There are times when you don’t have a PK on a table or you want to set the distribution key to something else because you commonly join two very large tables together. For example, customer and orders tables may perform better if distributed by customer_id so that the data is collocated. However, if the majority of your orders are by one customer, you will have skew in the orders table.
Checking for Skew Method 1
This is the most common and straight forward way to check for skew.

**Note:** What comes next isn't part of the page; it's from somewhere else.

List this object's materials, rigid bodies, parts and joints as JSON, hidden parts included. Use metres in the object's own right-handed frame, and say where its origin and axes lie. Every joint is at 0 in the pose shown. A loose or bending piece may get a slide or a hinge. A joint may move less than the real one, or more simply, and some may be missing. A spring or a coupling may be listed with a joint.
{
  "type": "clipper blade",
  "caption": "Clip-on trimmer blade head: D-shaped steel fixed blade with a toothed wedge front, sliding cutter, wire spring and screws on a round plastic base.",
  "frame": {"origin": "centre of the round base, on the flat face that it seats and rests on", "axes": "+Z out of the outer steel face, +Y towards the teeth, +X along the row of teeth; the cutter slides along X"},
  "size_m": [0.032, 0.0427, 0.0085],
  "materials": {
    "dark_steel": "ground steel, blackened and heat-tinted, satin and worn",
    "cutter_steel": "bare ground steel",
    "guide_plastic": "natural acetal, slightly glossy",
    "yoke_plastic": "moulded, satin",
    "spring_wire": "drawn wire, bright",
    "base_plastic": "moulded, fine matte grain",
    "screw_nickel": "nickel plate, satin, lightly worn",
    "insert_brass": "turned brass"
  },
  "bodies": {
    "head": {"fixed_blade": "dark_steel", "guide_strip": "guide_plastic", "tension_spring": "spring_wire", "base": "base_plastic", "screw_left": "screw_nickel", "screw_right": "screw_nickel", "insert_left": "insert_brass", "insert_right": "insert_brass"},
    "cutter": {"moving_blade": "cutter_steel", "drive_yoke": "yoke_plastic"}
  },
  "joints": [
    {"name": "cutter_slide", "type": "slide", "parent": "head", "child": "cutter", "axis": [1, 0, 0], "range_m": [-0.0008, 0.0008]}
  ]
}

SELECT gp_segment_id, COUNT(*) FROM customer GROUP BY gp_segment_id ORDER BY 1;
This will count the rows per segment and give you a good indication of the skew. The downside to this is it physically counts the rows for this one table at at time. This takes time especially if you have a large number of tables.

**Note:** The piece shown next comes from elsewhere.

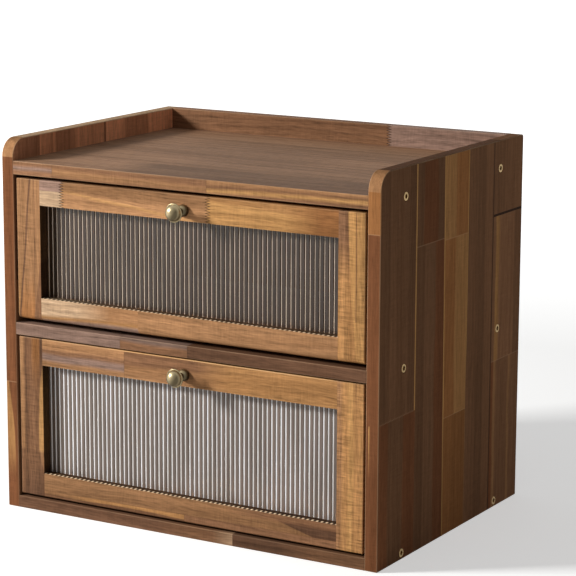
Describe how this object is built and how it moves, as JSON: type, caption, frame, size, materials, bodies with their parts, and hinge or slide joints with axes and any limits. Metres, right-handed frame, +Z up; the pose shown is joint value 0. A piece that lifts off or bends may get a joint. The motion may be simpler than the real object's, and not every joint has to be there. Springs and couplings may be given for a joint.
{
  "type": "bread box with drawer",
  "caption": "Wooden countertop bread box with a drop-front door over a pull-out drawer, both with fluted windows, and a railed tray on top.",
  "frame": {"origin": "centre of the flat underside of the carcass, on the surface that the box stands on", "axes": "+Z up, -Y out of the front where the knobs are, +X to the right when facing the front"},
  "size_m": [0.38, 0.2906, 0.336],
  "materials": {
    "side_board": "oiled dark acacia staves, butt and finger jointed, satin",
    "top_board": "oiled acacia, grain across the width, satin",
    "shelf_board": "oiled acacia, grain across the width, satin",
    "back_board": "oiled acacia, grain across the width, matt",
    "front_frame": "oiled golden acacia with dark streaks, finger jointed, satin",
    "drawer_box": "plain acacia, matt",
    "fluted_glass": "clear, with upright flutes on its outer face",
    "antique_brass": "antique brass with dark patina in its hollows",
    "screw_bronze": "bronzed, satin",
    "steel": "plain zinc-plated steel",
    "catch_plastic": "brown moulded plastic, fine matt",
    "magnet": "dark sintered ferrite, matt"
  },
  "bodies": {
    "carcass": {"left_side": "side_board", "right_side": "side_board", "top_board": "top_board", "middle_shelf": "shelf_board", "bottom_board": "shelf_board", "back_panel": "back_board", "side_screw_left_top_front": "screw_bronze", "side_screw_left_top_rear": "screw_bronze", "side_screw_left_middle_front": "screw_bronze", "side_screw_left_middle_rear": "screw_bronze", "side_screw_left_bottom_front": "screw_bronze", "side_screw_left_bottom_rear": "screw_bronze", "side_screw_right_top_front": "screw_bronze", "side_screw_right_top_rear": "screw_bronze", "side_screw_right_middle_front": "screw_bronze", "side_screw_right_middle_rear": "screw_bronze", "side_screw_right_bottom_front": "screw_bronze", "side_screw_right_bottom_rear": "screw_bronze", "back_screw_top_left": "screw_bronze", "back_screw_top_right": "screw_bronze", "back_screw_middle_left": "screw_bronze", "back_screw_middle_right": "screw_bronze", "back_screw_bottom_left": "screw_bronze", "back_screw_bottom_right": "screw_bronze", "hinge_pin_left": "steel", "hinge_pin_right": "steel", "catch_case": "catch_plastic", "catch_magnet": "magnet", "catch_screw": "steel", "drawer_runner_left": "drawer_box", "drawer_runner_right": "drawer_box", "drawer_stop": "drawer_box"},
    "door": {"door_stile_left": "front_frame", "door_stile_right": "front_frame", "door_rail_top": "front_frame", "door_rail_bottom": "front_frame", "door_window": "fluted_glass", "door_bead_top": "front_frame", "door_bead_bottom": "front_frame", "door_bead_left": "front_frame", "door_bead_right": "front_frame", "door_knob": "antique_brass", "door_knob_screw": "steel", "door_strike_plate": "steel", "door_strike_screw": "steel"},
    "drawer": {"drawer_stile_left": "front_frame", "drawer_stile_right": "front_frame", "drawer_rail_top": "front_frame", "drawer_rail_bottom": "front_frame", "drawer_window": "fluted_glass", "drawer_bead_top": "front_frame", "drawer_bead_bottom": "front_frame", "drawer_bead_left": "front_frame", "drawer_bead_right": "front_frame", "drawer_knob": "antique_brass", "drawer_knob_screw": "steel", "drawer_side_left": "drawer_box", "drawer_side_right": "drawer_box", "drawer_back": "drawer_box", "drawer_floor": "drawer_box"}
  },
  "joints": [
    {"name": "door_hinge", "type": "hinge", "parent": "carcass", "child": "door", "pos_m": [0, -0.125, 0.181], "axis": [1, 0, 0], "range_deg": [0, 90]},
    {"name": "drawer_slide", "type": "slide", "parent": "carcass", "child": "drawer", "axis": [0, -1, 0], "range_m": [0, 0.18]}
  ]
}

Checking for Skew Method 2
I developed this second approach which looks at the file sizes for each table for each segment. It then will output only the tables that have at least one segment with more than 20% more bytes than expected.
Execute the following script in your database.
CREATE OR REPLACE FUNCTION fn_create_db_files() RETURNS void AS $$ DECLARE v_function_name text := 'fn_create_db_files'; v_location int; v_sql text; v_db_oid text; v_num_segments numeric; v_skew_amount numeric; v_version text; BEGIN v_location := 1000; SELECT oid INTO v_db_oid FROM pg_database WHERE datname = current_database(); v_location := 2000; v_sql := 'DROP VIEW IF EXISTS vw_file_skew'; v_location := 2100; EXECUTE v_sql; v_location := 2200; v_sql := 'DROP EXTERNAL TABLE IF EXISTS db_files'; v_location := 2300; EXECUTE v_sql; v_location := 3000; v_sql := 'CREATE EXTERNAL WEB TABLE db_files ' || '(segment_id int, relfilenode text, filename text, ' || 'size numeric) ' || 'execute E''ls -l $GP_SEG_DATADIR/base/' || v_db_oid || ' | ' || 'grep gpadmin | ' || E'awk {''''print ENVIRON["GP_SEGMENT_ID"] "\\t" $9 "\\t" ' || 'ENVIRON["GP_SEG_DATADIR"] "/' || v_db_oid || E'/" $9 "\\t" $5''''}'' on all ' || 'format ''text'''; v_location := 3100; EXECUTE v_sql; v_location := 4000; SELECT count(*) INTO v_num_segments FROM gp_segment_configuration WHERE preferred_role = 'p' AND content >= 0; v_location := 4100; v_skew_amount := 1.2*(1/v_num_segments); v_location := 4200; SELECT CASE WHEN POSITION('Greenplum Database 5' in v) > 0 THEN 'GPDB5' WHEN POSITION('Greenplum Database 4' in v) > 0 THEN 'GPDB4' ELSE 'other' END INTO v_version FROM version() AS v; v_sql := 'CREATE OR REPLACE VIEW vw_file_skew AS ' || 'SELECT schema_name, ' || 'table_name, ' || 'max(size)/sum(size) as largest_segment_percentage, ' || 'sum(size) as total_size ' || 'FROM ( ' || 'SELECT n.nspname AS schema_name, ' || ' c.relname AS table_name, ' || ' sum(db.size) as size ' || ' FROM db_files db '; IF v_version = 'GPDB4' THEN v_sql := v_sql || ' JOIN pg_class c ON '; ELSE v_sql := v_sql || ' JOIN gp_dist_random(''pg_class'') c ON '; END IF; v_sql := v_sql || ' (split_part(db.relfilenode, ''.'', 1))::text = c.relfilenode::text ' || ' JOIN pg_namespace n ON c.relnamespace = n.oid ' || ' WHERE c.relkind = ''r'' and c.relstorage not in (''x'', ''v'', ''f'')' || ' GROUP BY n.nspname, c.relname, db.segment_id ' || ') as sub ' || 'GROUP BY schema_name, table_name ' || 'HAVING sum(size) > 0 and max(size)/sum(size) > ' || v_skew_amount::text || ' ' || 'ORDER BY largest_segment_percentage DESC, schema_name, ' || 'table_name'; v_location := 4300; EXECUTE v_sql; EXCEPTION WHEN OTHERS THEN RAISE EXCEPTION '(%:%:%)', v_function_name, v_location, sqlerrm; END; $$ language plpgsql;
Now execute the function so it will create the necessary objects in your database.
SELECT fn_create_db_files();
Now select from the view to see the tables that are skewed.
SELECT * FROM vw_file_skew ORDER BY 3 DESC;
Summary
When tuning a database, a Greenplum DBA will typically only need to worry with skew instead of tuning queries like other databases. Once the tables are created with good distribution keys, the tuning job is 90% or more done. If you think one particular table is not distributed well, use Method 1. If you need to validate an entire database quickly, use Method 2.
Note: Edited to support GPDB5.
Note: Edited again to fix for GPDB5.